If users break the lock or open the gate, the division could pursue enforcement actions with the Colorado Attorney General’s Office, Light said.
Without a headgate, users and engineers can’t shut off water. For users who divert water without a headgate, Light said the fine for diverting water contrary to the order is $500 each day water is flowing.
Colorado water rights are a “use-it or lose-it” commodity. If a person is not using all of their water right, they can lose part or all of their water right through the abandonment process. Every 10 years, division engineers are required to provide the water court with a list of water rights they believe are abandoned partially or entirely. Light’s office is working through this process now. A preliminary list will be published on July 1, 2020.

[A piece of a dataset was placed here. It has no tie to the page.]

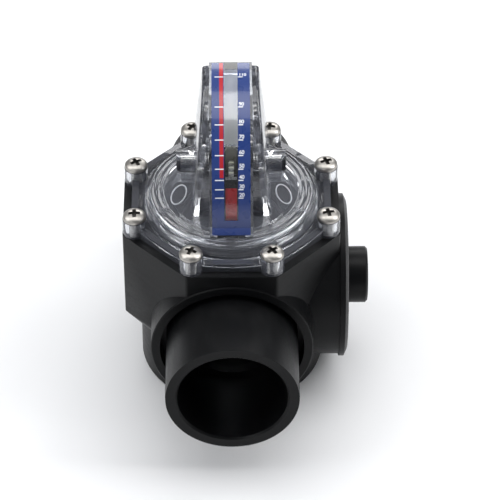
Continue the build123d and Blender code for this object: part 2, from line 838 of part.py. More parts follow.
with BuildPart() as left_spring:
    mirror(right_spring.part, about=Plane.YZ)
save(left_spring, "torsion_spring_left")

# Lid screws: head, shank and point
for index in range(screw_count):
    turn = flat_turn + index * 360 / screw_count
    screw_x = screw_circle_radius * cos(radians(turn))
    screw_y = screw_circle_radius * sin(radians(turn))
    head_plane = Plane(origin=(screw_x, screw_y, screw_seat))
    with BuildPart() as lid_screw:
        with BuildSketch(head_plane):
            Circle(screw_head_radius)
        extrude(amount=screw_head_height)
        chamfer(lid_screw.edges().sort_by(Axis.Z)[-1], screw_head_edge)
        with BuildSketch(head_plane):
            Circle(screw_shank_radius)
        extrude(amount=-(screw_boss_height + screw_engagement))
        chamfer(lid_screw.edges().sort_by(Axis.Z)[0], screw_point, screw_shank_radius - 1)
    save(lid_screw, "lid_screw_" + str(index + 1))
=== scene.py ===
"""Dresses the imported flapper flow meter: clear lid, printed scale, screws, springs, finishes and studio."""

import json
import logging
import math
from dataclasses import dataclass, field
from enum import Enum
from typing import Any

import bmesh
import bpy
from mathutils import Matrix, Vector


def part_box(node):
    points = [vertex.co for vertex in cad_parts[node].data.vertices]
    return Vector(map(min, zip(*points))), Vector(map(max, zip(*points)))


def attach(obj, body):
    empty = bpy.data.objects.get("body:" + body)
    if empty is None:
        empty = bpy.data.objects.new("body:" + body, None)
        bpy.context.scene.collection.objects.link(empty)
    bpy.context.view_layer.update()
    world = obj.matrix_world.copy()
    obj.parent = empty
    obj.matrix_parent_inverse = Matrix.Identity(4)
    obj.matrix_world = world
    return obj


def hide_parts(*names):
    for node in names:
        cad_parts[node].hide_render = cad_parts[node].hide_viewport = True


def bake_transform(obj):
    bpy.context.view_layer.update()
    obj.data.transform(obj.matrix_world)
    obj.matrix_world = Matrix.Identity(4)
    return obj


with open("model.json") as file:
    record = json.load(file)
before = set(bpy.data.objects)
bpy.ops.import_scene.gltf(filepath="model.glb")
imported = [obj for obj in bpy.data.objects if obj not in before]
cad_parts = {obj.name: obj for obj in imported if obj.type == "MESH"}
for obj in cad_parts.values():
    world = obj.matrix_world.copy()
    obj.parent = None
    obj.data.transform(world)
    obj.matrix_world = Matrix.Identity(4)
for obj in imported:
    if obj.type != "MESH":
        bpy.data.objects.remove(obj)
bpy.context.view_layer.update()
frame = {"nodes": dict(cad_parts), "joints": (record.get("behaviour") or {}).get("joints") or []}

LOG = logging.getLogger("flow_meter")
MM = 0.001
FULL_TURN = 2 * math.pi
SIDES = (1, -1)
UP = Vector((0.0, 0.0, 1.0))
Pair = tuple[float, float]
Colour = tuple[float, float, float]


class Body(Enum):
    """The bodies of the model that pieces ride on."""

    HOUSING = "housing"
    FLAPPER = "flapper_assembly"


class Slot(Enum):
    """The record's material slots."""

    BODY = "body_plastic"
    CLEAR = "clear_plastic"
    KEEPER = "clear_keeper"
    LABEL = "label_film"
    SCREW = "screw_steel"
    STAINLESS = "stainless"
    SPRING = "spring_steel"
    RUBBER = "seal_rubber"
    SEAT = "seat_plastic"
    WASHER = "washer_plastic"
    FLAPPER = "flapper_plastic"
    RED = "pointer_red"
    BLACK = "pointer_black"


class Value:
    """One number in a shader, with Python's operators on it."""

    def __init__(self, graph: "Graph", socket: Any) -> None:
        """Keep the graph and the output socket."""
        self.graph = graph
        self.socket = socket

    def _join(self, operation: str, *inputs: Any) -> "Value":
        """Add one Math node with these inputs."""
        return self.graph.value("ShaderNodeMath", dict(enumerate(inputs)), operation=operation)

    def __add__(self, other: Any) -> "Value":
        """Sum."""
        return self._join("ADD", self, other)

    __radd__ = __add__

    def __sub__(self, other: Any) -> "Value":
        """Difference."""
        return self._join("SUBTRACT", self, other)

    def __rsub__(self, other: Any) -> "Value":
        """Difference with this value taken away."""
        return self._join("SUBTRACT", other, self)

    def __mul__(self, other: Any) -> "Value":
        """Product."""
        return self._join("MULTIPLY", self, other)

    def __abs__(self) -> "Value":
        """Size without sign."""
        return self._join("ABSOLUTE", self)

    def __gt__(self, other: Any) -> "Value":
        """1 where this value is larger, else 0."""
        return self._join("GREATER_THAN", self, other)

    def __lt__(self, other: Any) -> "Value":
        """1 where this value is smaller, else 0."""
        return self._join("LESS_THAN", self, other)

    def sine(self) -> "Value":
        """Sine of this value."""
        return self._join("SINE", self)

    def root(self) -> "Value":
        """Square root of this value."""
        return self._join("SQRT", self)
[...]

“We’re talking to people about the fact that their water right is being considered for abandonment, because we do have an initial list that we’ve developed,” Light said. “Our water commissioners are inspecting structures with water rights on the list and talking to water users, and there’s a lot of frustration (from users) about ‘How could my water right be on the abandonment list?’”
Light said some users don’t realize they can lose part of their water right, but statute says water rights can be abandoned “in whole or in part.”

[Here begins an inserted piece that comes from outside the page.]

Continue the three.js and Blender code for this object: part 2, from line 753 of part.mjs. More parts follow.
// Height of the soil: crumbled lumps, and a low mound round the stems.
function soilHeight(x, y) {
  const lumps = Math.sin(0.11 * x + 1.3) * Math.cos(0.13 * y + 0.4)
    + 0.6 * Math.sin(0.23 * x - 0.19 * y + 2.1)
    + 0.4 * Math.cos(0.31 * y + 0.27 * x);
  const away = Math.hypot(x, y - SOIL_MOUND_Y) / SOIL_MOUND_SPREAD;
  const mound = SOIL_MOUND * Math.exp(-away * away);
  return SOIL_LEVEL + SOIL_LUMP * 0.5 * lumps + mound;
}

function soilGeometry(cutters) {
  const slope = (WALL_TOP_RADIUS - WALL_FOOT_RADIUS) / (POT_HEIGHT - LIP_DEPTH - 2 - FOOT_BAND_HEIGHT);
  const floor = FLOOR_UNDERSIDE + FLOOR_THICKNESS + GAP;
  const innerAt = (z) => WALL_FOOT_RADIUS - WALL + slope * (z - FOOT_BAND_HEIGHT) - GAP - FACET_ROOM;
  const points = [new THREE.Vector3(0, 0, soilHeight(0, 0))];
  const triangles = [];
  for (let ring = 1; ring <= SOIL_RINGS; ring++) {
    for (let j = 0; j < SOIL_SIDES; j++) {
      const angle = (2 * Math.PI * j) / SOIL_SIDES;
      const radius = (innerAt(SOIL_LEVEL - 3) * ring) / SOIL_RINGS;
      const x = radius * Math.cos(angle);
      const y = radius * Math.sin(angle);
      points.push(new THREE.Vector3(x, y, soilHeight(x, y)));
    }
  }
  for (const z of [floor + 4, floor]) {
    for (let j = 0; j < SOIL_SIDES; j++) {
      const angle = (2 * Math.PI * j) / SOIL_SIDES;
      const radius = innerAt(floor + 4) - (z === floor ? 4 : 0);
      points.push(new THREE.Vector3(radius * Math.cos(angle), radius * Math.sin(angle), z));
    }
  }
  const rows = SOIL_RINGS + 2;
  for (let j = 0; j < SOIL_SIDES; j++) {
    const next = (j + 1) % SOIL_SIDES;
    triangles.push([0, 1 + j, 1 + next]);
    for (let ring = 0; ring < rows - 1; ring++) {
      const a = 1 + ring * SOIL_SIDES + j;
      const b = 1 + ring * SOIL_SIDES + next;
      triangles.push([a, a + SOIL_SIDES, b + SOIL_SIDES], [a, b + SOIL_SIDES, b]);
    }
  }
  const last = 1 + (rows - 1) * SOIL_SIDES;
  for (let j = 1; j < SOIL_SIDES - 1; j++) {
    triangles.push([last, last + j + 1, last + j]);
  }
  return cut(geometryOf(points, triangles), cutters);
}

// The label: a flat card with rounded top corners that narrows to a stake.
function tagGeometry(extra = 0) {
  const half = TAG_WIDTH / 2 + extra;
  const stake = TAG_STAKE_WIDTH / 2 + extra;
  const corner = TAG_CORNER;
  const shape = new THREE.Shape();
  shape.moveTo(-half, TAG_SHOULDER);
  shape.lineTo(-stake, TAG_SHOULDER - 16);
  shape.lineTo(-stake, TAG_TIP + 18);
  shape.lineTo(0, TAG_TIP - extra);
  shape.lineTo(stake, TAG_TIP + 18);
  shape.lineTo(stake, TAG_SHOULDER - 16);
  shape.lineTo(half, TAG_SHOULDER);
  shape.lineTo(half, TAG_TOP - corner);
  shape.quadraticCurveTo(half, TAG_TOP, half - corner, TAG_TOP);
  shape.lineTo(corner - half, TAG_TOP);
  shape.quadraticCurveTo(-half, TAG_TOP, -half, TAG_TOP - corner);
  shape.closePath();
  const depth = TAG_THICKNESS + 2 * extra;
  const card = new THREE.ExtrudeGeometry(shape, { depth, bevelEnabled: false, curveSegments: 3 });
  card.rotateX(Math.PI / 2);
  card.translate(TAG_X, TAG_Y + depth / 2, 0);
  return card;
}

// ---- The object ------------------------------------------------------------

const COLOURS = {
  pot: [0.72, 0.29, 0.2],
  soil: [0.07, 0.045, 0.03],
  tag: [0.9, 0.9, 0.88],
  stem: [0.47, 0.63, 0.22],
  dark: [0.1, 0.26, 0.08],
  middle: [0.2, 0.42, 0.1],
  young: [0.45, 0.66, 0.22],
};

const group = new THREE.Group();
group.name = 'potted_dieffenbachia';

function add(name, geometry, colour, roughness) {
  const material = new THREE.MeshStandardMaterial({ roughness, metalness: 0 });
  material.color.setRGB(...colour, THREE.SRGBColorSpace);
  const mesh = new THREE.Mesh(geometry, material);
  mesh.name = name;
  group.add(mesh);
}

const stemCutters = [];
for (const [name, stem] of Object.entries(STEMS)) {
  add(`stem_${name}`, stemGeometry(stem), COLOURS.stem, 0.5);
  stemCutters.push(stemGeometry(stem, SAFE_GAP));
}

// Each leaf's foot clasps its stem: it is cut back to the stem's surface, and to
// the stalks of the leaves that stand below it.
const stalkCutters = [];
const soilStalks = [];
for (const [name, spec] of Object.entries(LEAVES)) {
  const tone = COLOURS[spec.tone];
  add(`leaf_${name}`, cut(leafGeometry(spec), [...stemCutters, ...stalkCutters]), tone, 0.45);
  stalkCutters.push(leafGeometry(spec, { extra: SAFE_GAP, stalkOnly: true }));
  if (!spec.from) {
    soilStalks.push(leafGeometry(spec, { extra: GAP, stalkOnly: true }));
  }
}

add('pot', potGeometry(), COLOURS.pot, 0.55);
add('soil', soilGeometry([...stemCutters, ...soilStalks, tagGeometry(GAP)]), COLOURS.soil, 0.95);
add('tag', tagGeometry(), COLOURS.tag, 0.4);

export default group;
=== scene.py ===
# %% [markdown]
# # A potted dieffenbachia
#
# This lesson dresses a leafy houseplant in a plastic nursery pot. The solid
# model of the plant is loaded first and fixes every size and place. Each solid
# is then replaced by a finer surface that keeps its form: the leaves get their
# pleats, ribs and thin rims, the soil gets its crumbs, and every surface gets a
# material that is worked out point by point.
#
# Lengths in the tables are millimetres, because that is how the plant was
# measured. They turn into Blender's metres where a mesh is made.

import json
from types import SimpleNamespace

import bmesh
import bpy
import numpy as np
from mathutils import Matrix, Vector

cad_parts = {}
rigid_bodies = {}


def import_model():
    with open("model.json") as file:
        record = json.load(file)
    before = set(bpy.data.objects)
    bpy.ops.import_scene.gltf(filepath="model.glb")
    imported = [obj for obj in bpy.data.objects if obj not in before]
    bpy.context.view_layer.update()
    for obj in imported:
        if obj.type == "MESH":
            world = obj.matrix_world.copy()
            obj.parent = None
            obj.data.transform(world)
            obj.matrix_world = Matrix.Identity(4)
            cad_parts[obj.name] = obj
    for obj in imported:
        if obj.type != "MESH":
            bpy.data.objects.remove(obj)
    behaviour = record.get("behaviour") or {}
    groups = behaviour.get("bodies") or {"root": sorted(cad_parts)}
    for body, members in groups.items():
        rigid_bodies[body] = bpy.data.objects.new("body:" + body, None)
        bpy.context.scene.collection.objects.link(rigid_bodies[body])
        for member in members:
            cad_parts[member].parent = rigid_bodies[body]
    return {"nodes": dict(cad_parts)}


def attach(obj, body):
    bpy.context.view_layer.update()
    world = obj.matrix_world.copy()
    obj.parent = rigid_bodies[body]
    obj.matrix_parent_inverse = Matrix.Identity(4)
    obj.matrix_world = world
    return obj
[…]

Keeping accurate records can help. Light encourages water rights owners to track the water they’re using as her office works through the abandonment process. Light said water users should keep note when and at what flow they turn their diversions on or off, any time they adjust flows or anytime water levels in streams and ditches significantly fluctuate.
“Maybe they did divert their water right, but we never got a record of it,” she said. “We observe something less because we weren’t out there at peak flow, and if water users would provide us accurate records of their water use, it’s possible that some of these water rights wouldn’t be included on the list. … It’s really critical that people start taking on that responsibility to protect their water right and keep records. It’s critical in many instances, but one of them is abandonment.”